Reinforcement Learning Environments
In a reinforcement learning scenario, where you train an agent to complete a task, the environment models the external system (that is the world) with which the agent interacts. A multiagent environment interacts with more than one agent at the same time.
In control systems applications, this external system is often referred to as the plant. Any reference signal that might need to be tracked by some of the environment variables is also included in the environment.
The agent and the environment interact at each of a sequence of discrete time steps:
At a given time step t, the environment is in a state S(t), which results in the observation O(t).
Based on O(t) and its internal policy function, the agent calculates an action A(t).
Based on both the state S(t) and the action A(t), and according to its internal dynamics, the environment updates its state to S(t+1), which results in the next observation O(t+1).
Based on S(t), A(t), and S(t+1), the environment also calculates a scalar reward R(t+1). The reward is an immediate measure of how good the action A(t) is. Note that neither the next observation O(t+1) not the reward R(t+1) depend on the next action A(t+1). In other words, there is no direct feedthrough between action and either observation or reward.
At the next time step t+1 the agent receives the observation O(t+1) and the reward R(t+1).
Based on the history of observations and rewards received, the learning algorithm updates the agent policy parameters in an attempt to improve the policy function. The parameter update may occur at each step or after a subsequence of steps.
Based on O(t+1) and on its policy function, the agent calculates the next action A(t+1), and the process is repeated.
Starting from time t=1 and using subscripts to indicate time, the causal sequence of events, often also called trajectory, can be summarized as O1,A1,R2,O2,A2. The interaction between the environment and the agent is also illustrated in the following figure, where the dashed lines represent a delay of one step.

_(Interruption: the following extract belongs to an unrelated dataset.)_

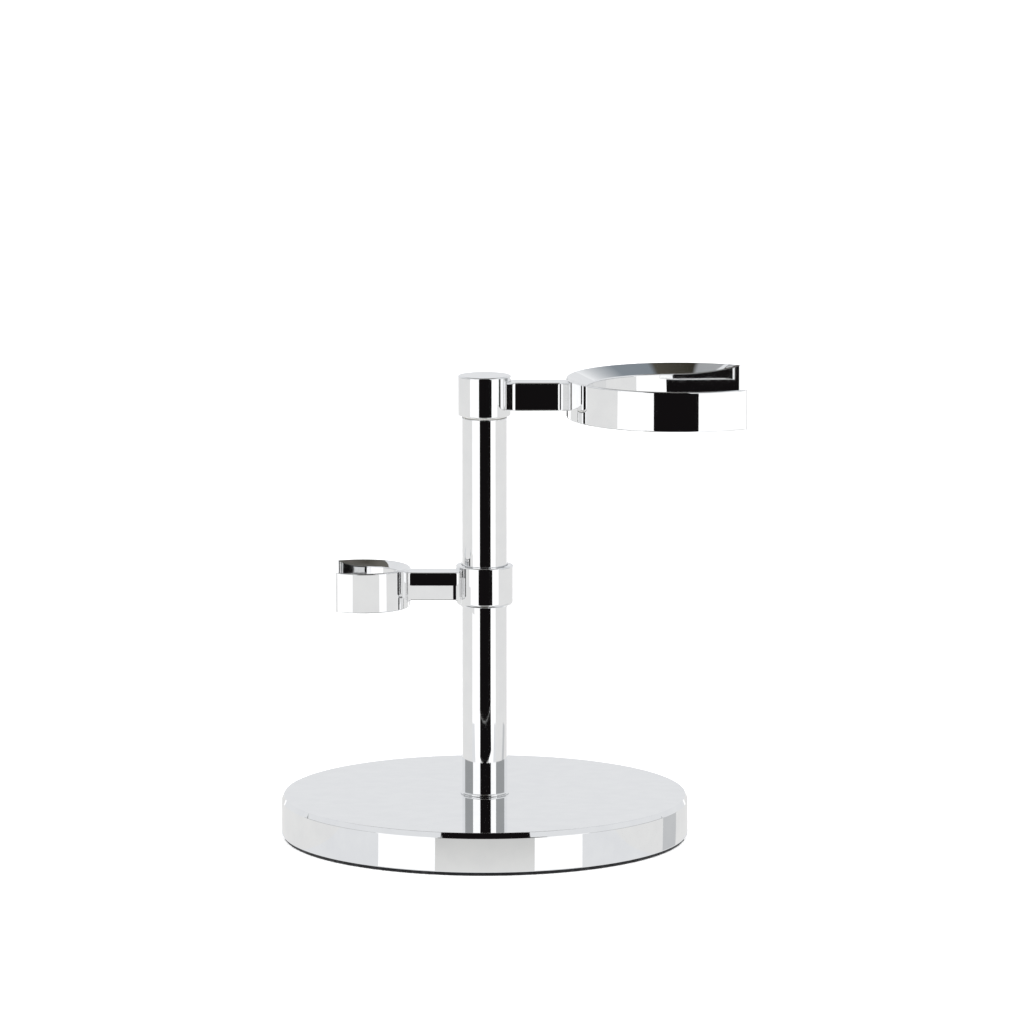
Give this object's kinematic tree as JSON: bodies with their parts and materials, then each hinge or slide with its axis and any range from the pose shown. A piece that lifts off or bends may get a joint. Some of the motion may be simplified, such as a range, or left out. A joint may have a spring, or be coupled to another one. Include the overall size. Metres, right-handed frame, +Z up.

By convention, the observation can be divided into one or more
channels, each of which carries a group of single elements all
belonging to either a numeric (infinite and continuous) set or a finite (discrete) set. Each
group can be organized according to any number of dimensions (for example a vector or a
matrix). For non-hybrid environments (that is environments with an action space that is either
discrete or continuous but not both), only one channel is allowed for the action. The reward
must be a numeric scalar. For more information on specification objects for actions and
observations, see rlFiniteSetSpec
and
rlNumericSpec
.
Environment Objects
Reinforcement Learning Toolbox™ represents environments with MATLAB® objects. Such objects interact with agents using object functions (methods)
such as step
or reset
. Specifically, at the
beginning of each training or simulation episode, the reset function is called (by a
training or simulation function) to set the environment initial condition. Then at each
training or simulation time step, the step function is called to update the state of the
environment and return the next state along with a reward.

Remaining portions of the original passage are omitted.